## BEGIN Dataset content

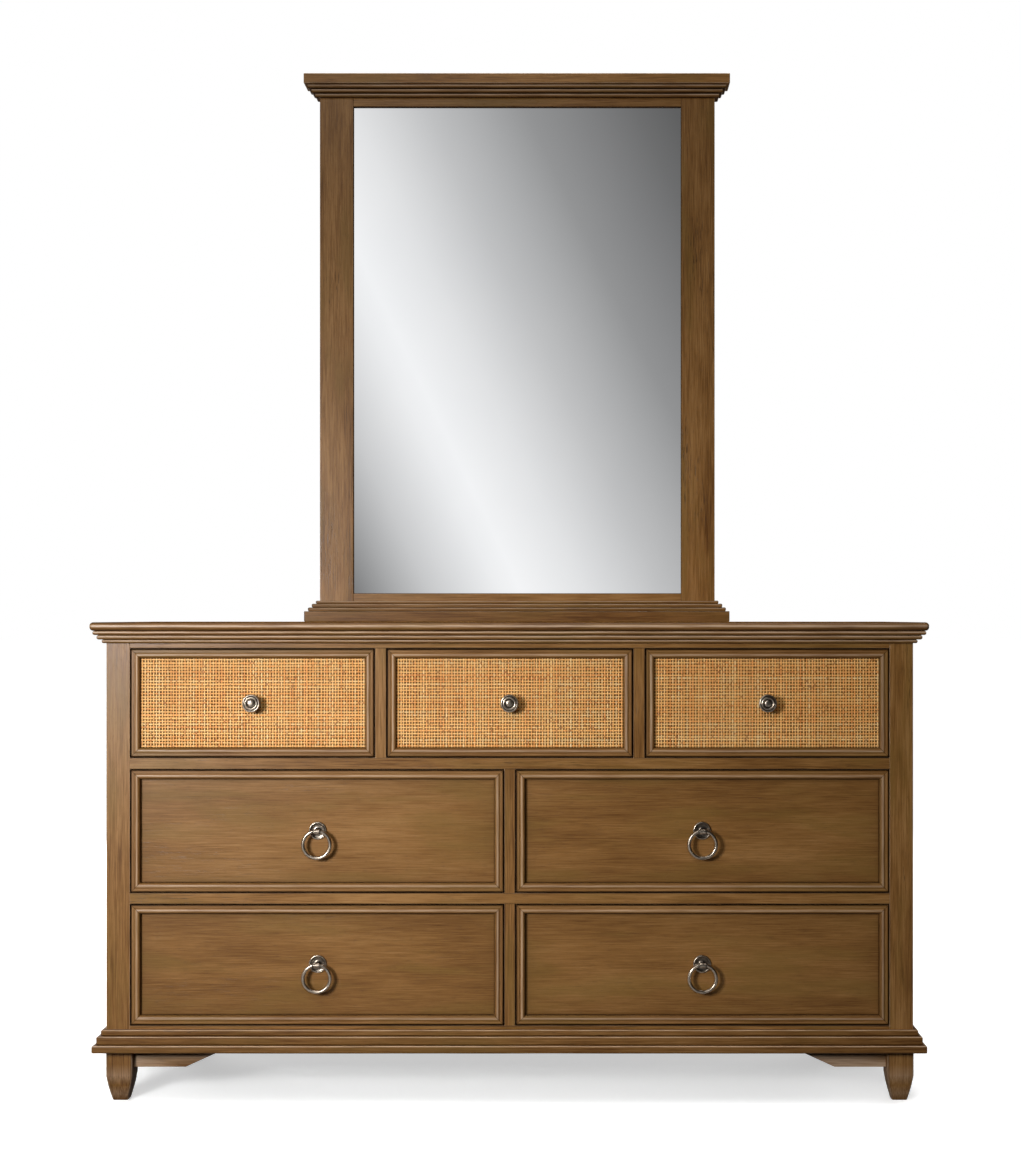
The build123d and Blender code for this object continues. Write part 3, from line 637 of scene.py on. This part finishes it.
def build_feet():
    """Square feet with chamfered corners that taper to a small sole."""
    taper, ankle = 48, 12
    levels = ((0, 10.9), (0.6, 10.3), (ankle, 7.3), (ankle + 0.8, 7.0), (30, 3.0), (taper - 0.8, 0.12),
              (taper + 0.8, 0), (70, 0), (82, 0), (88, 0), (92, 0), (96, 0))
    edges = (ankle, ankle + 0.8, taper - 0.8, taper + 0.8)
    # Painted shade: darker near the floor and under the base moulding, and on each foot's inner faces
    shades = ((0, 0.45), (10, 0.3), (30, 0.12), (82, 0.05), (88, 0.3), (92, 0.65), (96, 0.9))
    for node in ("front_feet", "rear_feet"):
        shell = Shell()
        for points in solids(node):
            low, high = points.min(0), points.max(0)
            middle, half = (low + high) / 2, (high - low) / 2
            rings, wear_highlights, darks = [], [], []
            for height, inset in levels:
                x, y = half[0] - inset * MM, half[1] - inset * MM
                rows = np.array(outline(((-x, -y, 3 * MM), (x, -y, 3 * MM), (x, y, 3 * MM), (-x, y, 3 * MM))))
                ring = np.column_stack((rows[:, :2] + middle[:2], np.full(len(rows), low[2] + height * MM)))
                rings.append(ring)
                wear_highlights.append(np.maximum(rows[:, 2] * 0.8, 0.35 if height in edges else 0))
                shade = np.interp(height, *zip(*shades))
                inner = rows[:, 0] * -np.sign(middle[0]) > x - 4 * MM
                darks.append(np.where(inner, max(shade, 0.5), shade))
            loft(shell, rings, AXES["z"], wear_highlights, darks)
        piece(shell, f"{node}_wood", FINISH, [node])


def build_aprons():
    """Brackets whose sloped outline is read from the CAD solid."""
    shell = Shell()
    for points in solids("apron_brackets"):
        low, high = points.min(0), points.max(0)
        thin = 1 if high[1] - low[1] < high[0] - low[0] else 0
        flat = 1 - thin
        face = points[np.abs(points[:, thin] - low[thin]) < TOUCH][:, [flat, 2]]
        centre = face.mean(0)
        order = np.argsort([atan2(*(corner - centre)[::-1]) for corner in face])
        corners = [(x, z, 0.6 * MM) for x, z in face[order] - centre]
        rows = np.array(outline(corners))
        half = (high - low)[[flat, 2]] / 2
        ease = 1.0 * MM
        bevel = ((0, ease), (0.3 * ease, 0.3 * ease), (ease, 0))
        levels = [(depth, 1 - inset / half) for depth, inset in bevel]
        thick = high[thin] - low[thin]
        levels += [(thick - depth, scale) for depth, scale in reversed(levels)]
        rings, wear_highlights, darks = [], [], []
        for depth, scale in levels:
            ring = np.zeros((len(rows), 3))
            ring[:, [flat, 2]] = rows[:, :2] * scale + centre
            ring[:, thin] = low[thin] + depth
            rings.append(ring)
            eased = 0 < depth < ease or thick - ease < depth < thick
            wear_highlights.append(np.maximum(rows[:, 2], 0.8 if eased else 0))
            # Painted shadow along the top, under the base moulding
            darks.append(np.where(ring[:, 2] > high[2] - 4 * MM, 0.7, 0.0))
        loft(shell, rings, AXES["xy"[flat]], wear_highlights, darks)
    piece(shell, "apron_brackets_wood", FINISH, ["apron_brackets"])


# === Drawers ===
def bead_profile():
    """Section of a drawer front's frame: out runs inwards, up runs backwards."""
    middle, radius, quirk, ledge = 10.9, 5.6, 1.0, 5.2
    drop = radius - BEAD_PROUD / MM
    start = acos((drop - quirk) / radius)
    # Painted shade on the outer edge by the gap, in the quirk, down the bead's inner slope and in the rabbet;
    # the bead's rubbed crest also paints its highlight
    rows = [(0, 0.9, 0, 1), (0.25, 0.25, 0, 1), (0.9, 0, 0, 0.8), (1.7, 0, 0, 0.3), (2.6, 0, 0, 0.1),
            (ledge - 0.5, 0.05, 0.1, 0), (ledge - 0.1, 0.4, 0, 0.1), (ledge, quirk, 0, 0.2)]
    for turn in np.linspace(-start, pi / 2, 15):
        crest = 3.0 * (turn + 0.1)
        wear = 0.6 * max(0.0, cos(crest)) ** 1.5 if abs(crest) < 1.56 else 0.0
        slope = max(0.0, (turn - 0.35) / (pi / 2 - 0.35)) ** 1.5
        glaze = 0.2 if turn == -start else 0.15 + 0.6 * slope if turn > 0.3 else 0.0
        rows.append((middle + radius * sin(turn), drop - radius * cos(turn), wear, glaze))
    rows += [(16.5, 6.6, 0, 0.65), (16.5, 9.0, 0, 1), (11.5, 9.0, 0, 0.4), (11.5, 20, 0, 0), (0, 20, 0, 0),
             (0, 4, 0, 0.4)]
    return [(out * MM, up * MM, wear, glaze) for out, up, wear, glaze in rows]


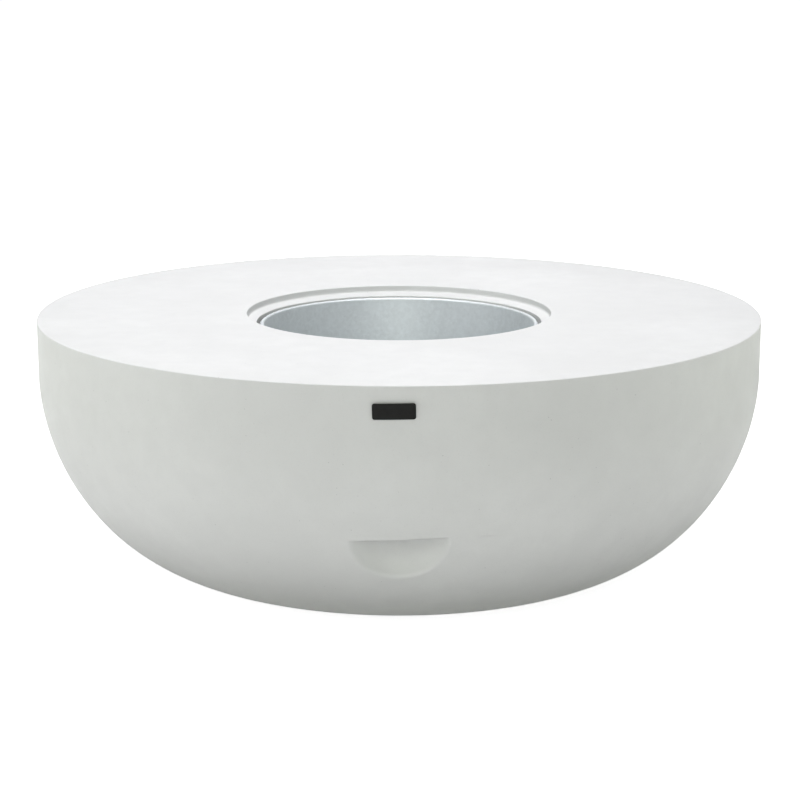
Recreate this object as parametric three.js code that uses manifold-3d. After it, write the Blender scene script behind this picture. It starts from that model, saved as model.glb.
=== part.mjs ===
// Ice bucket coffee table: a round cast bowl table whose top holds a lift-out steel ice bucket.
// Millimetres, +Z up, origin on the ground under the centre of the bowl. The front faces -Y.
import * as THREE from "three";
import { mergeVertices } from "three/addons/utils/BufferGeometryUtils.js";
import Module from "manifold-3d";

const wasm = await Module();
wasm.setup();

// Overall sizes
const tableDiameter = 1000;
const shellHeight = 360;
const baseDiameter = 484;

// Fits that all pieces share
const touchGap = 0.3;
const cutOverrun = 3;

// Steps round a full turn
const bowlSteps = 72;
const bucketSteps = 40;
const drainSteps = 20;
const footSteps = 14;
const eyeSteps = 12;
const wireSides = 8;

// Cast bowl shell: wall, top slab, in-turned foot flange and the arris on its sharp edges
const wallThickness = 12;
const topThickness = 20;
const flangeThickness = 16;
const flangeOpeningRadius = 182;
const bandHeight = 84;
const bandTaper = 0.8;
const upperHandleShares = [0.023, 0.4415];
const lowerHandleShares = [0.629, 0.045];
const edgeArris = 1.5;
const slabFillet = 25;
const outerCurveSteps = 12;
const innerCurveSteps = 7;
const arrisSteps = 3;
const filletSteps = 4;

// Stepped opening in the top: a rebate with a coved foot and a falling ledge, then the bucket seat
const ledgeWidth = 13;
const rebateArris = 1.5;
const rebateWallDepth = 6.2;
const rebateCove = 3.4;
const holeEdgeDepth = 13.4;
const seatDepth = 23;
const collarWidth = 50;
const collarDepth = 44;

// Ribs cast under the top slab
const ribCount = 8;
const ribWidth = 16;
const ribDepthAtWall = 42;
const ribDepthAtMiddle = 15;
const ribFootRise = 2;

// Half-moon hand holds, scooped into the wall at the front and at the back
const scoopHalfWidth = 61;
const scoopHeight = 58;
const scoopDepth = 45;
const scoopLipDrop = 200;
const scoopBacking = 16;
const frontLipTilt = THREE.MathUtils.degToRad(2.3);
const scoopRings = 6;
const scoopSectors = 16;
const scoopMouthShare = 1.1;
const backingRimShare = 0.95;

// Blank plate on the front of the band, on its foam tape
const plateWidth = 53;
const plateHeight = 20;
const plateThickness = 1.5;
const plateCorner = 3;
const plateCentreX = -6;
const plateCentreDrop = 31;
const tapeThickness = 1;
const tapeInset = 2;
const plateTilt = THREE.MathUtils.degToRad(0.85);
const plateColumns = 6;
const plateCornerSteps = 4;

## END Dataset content

Problem to solve: Reproduce the records above exactly as they appear.

Complete response:
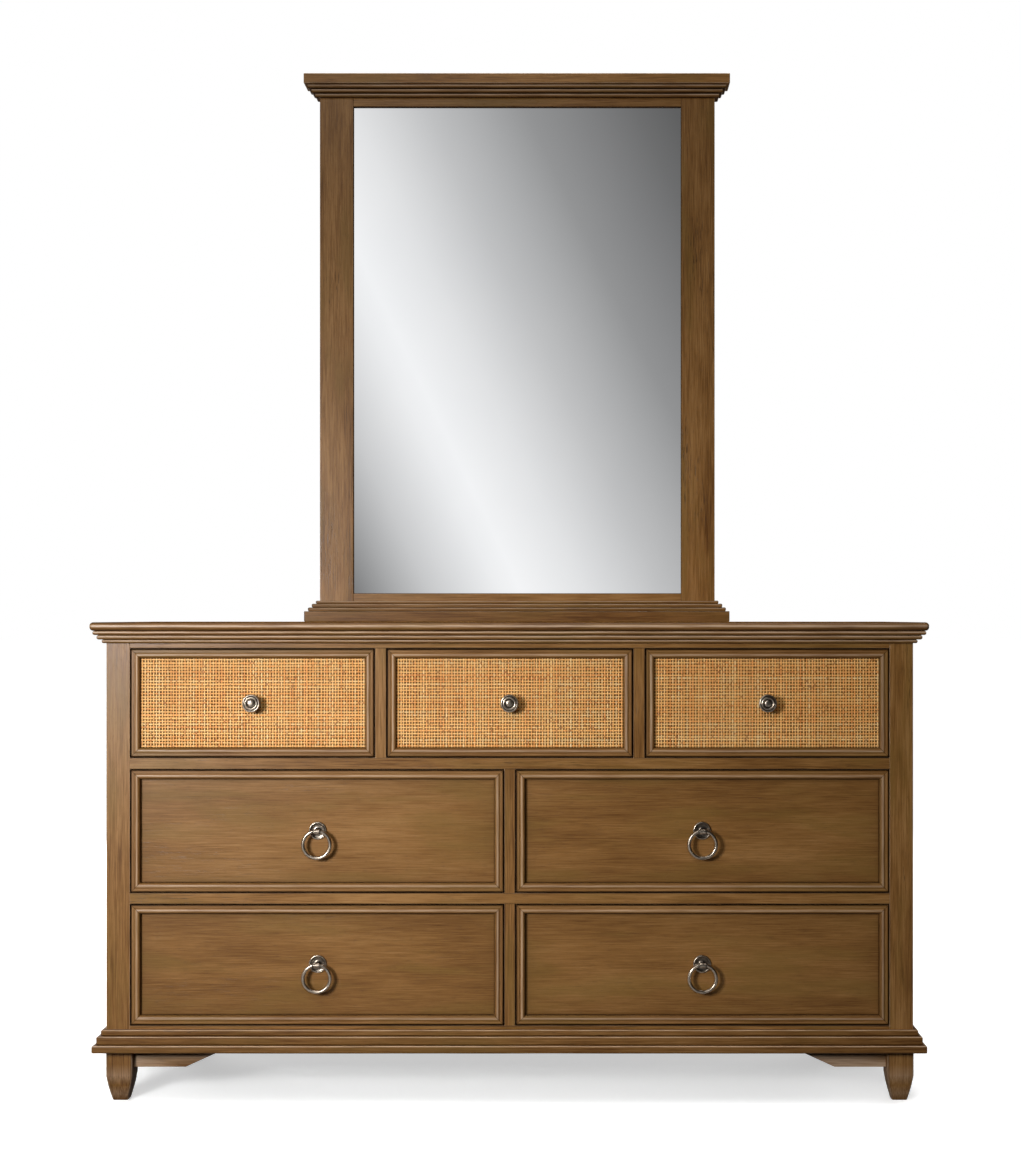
The build123d and Blender code for this object continues. Write part 3, from line 637 of scene.py on. This part finishes it.
def build_feet():
    """Square feet with chamfered corners that taper to a small sole."""
    taper, ankle = 48, 12
    levels = ((0, 10.9), (0.6, 10.3), (ankle, 7.3), (ankle + 0.8, 7.0), (30, 3.0), (taper - 0.8, 0.12),
              (taper + 0.8, 0), (70, 0), (82, 0), (88, 0), (92, 0), (96, 0))
    edges = (ankle, ankle + 0.8, taper - 0.8, taper + 0.8)
    # Painted shade: darker near the floor and under the base moulding, and on each foot's inner faces
    shades = ((0, 0.45), (10, 0.3), (30, 0.12), (82, 0.05), (88, 0.3), (92, 0.65), (96, 0.9))
    for node in ("front_feet", "rear_feet"):
        shell = Shell()
        for points in solids(node):
            low, high = points.min(0), points.max(0)
            middle, half = (low + high) / 2, (high - low) / 2
            rings, wear_highlights, darks = [], [], []
            for height, inset in levels:
                x, y = half[0] - inset * MM, half[1] - inset * MM
                rows = np.array(outline(((-x, -y, 3 * MM), (x, -y, 3 * MM), (x, y, 3 * MM), (-x, y, 3 * MM))))
                ring = np.column_stack((rows[:, :2] + middle[:2], np.full(len(rows), low[2] + height * MM)))
                rings.append(ring)
                wear_highlights.append(np.maximum(rows[:, 2] * 0.8, 0.35 if height in edges else 0))
                shade = np.interp(height, *zip(*shades))
                inner = rows[:, 0] * -np.sign(middle[0]) > x - 4 * MM
                darks.append(np.where(inner, max(shade, 0.5), shade))
            loft(shell, rings, AXES["z"], wear_highlights, darks)
        piece(shell, f"{node}_wood", FINISH, [node])


def build_aprons():
    """Brackets whose sloped outline is read from the CAD solid."""
    shell = Shell()
    for points in solids("apron_brackets"):
        low, high = points.min(0), points.max(0)
        thin = 1 if high[1] - low[1] < high[0] - low[0] else 0
        flat = 1 - thin
        face = points[np.abs(points[:, thin] - low[thin]) < TOUCH][:, [flat, 2]]
        centre = face.mean(0)
        order = np.argsort([atan2(*(corner - centre)[::-1]) for corner in face])
        corners = [(x, z, 0.6 * MM) for x, z in face[order] - centre]
        rows = np.array(outline(corners))
        half = (high - low)[[flat, 2]] / 2
        ease = 1.0 * MM
        bevel = ((0, ease), (0.3 * ease, 0.3 * ease), (ease, 0))
        levels = [(depth, 1 - inset / half) for depth, inset in bevel]
        thick = high[thin] - low[thin]
        levels += [(thick - depth, scale) for depth, scale in reversed(levels)]
        rings, wear_highlights, darks = [], [], []
        for depth, scale in levels:
            ring = np.zeros((len(rows), 3))
            ring[:, [flat, 2]] = rows[:, :2] * scale + centre
            ring[:, thin] = low[thin] + depth
            rings.append(ring)
            eased = 0 < depth < ease or thick - ease < depth < thick
            wear_highlights.append(np.maximum(rows[:, 2], 0.8 if eased else 0))
            # Painted shadow along the top, under the base moulding
            darks.append(np.where(ring[:, 2] > high[2] - 4 * MM, 0.7, 0.0))
        loft(shell, rings, AXES["xy"[flat]], wear_highlights, darks)
    piece(shell, "apron_brackets_wood", FINISH, ["apron_brackets"])


# === Drawers ===
def bead_profile():
    """Section of a drawer front's frame: out runs inwards, up runs backwards."""
    middle, radius, quirk, ledge = 10.9, 5.6, 1.0, 5.2
    drop = radius - BEAD_PROUD / MM
    start = acos((drop - quirk) / radius)
    # Painted shade on the outer edge by the gap, in the quirk, down the bead's inner slope and in the rabbet;
    # the bead's rubbed crest also paints its highlight
    rows = [(0, 0.9, 0, 1), (0.25, 0.25, 0, 1), (0.9, 0, 0, 0.8), (1.7, 0, 0, 0.3), (2.6, 0, 0, 0.1),
            (ledge - 0.5, 0.05, 0.1, 0), (ledge - 0.1, 0.4, 0, 0.1), (ledge, quirk, 0, 0.2)]
    for turn in np.linspace(-start, pi / 2, 15):
        crest = 3.0 * (turn + 0.1)
        wear = 0.6 * max(0.0, cos(crest)) ** 1.5 if abs(crest) < 1.56 else 0.0
        slope = max(0.0, (turn - 0.35) / (pi / 2 - 0.35)) ** 1.5
        glaze = 0.2 if turn == -start else 0.15 + 0.6 * slope if turn > 0.3 else 0.0
        rows.append((middle + radius * sin(turn), drop - radius * cos(turn), wear, glaze))
    rows += [(16.5, 6.6, 0, 0.65), (16.5, 9.0, 0, 1), (11.5, 9.0, 0, 0.4), (11.5, 20, 0, 0), (0, 20, 0, 0),
             (0, 4, 0, 0.4)]
    return [(out * MM, up * MM, wear, glaze) for out, up, wear, glaze in rows]


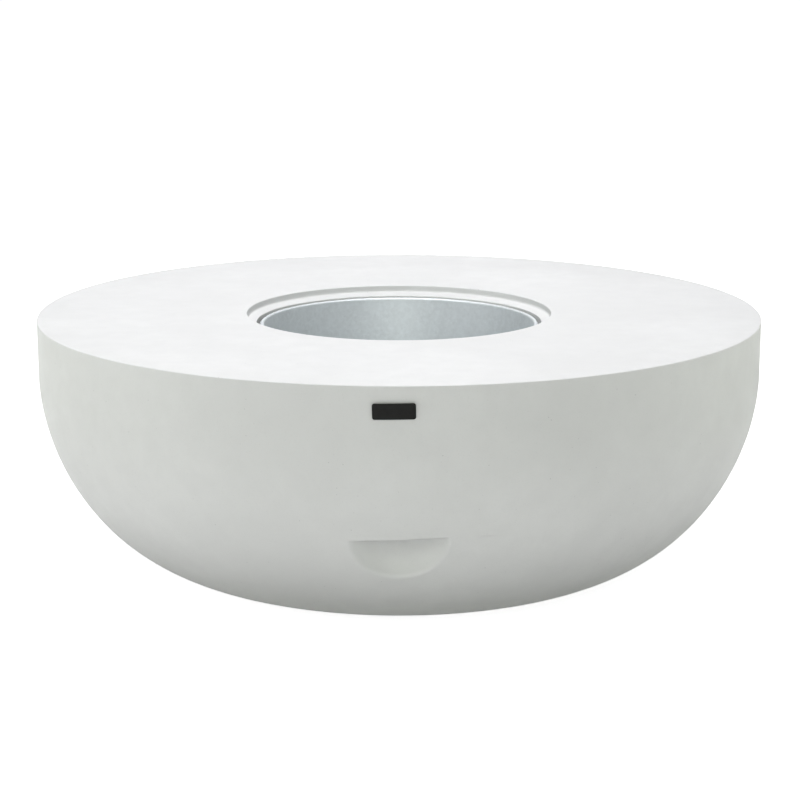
Recreate this object as parametric three.js code that uses manifold-3d. After it, write the Blender scene script behind this picture. It starts from that model, saved as model.glb.
=== part.mjs ===
// Ice bucket coffee table: a round cast bowl table whose top holds a lift-out steel ice bucket.
// Millimetres, +Z up, origin on the ground under the centre of the bowl. The front faces -Y.
import * as THREE from "three";
import { mergeVertices } from "three/addons/utils/BufferGeometryUtils.js";
import Module from "manifold-3d";

const wasm = await Module();
wasm.setup();

// Overall sizes
const tableDiameter = 1000;
const shellHeight = 360;
const baseDiameter = 484;

// Fits that all pieces share
const touchGap = 0.3;
const cutOverrun = 3;

// Steps round a full turn
const bowlSteps = 72;
const bucketSteps = 40;
const drainSteps = 20;
const footSteps = 14;
const eyeSteps = 12;
const wireSides = 8;

// Cast bowl shell: wall, top slab, in-turned foot flange and the arris on its sharp edges
const wallThickness = 12;
const topThickness = 20;
const flangeThickness = 16;
const flangeOpeningRadius = 182;
const bandHeight = 84;
const bandTaper = 0.8;
const upperHandleShares = [0.023, 0.4415];
const lowerHandleShares = [0.629, 0.045];
const edgeArris = 1.5;
const slabFillet = 25;
const outerCurveSteps = 12;
const innerCurveSteps = 7;
const arrisSteps = 3;
const filletSteps = 4;

// Stepped opening in the top: a rebate with a coved foot and a falling ledge, then the bucket seat
const ledgeWidth = 13;
const rebateArris = 1.5;
const rebateWallDepth = 6.2;
const rebateCove = 3.4;
const holeEdgeDepth = 13.4;
const seatDepth = 23;
const collarWidth = 50;
const collarDepth = 44;

// Ribs cast under the top slab
const ribCount = 8;
const ribWidth = 16;
const ribDepthAtWall = 42;
const ribDepthAtMiddle = 15;
const ribFootRise = 2;

// Half-moon hand holds, scooped into the wall at the front and at the back
const scoopHalfWidth = 61;
const scoopHeight = 58;
const scoopDepth = 45;
const scoopLipDrop = 200;
const scoopBacking = 16;
const frontLipTilt = THREE.MathUtils.degToRad(2.3);
const scoopRings = 6;
const scoopSectors = 16;
const scoopMouthShare = 1.1;
const backingRimShare = 0.95;

// Blank plate on the front of the band, on its foam tape
const plateWidth = 53;
const plateHeight = 20;
const plateThickness = 1.5;
const plateCorner = 3;
const plateCentreX = -6;
const plateCentreDrop = 31;
const tapeThickness = 1;
const tapeInset = 2;
const plateTilt = THREE.MathUtils.degToRad(0.85);
const plateColumns = 6;
const plateCornerSteps = 4;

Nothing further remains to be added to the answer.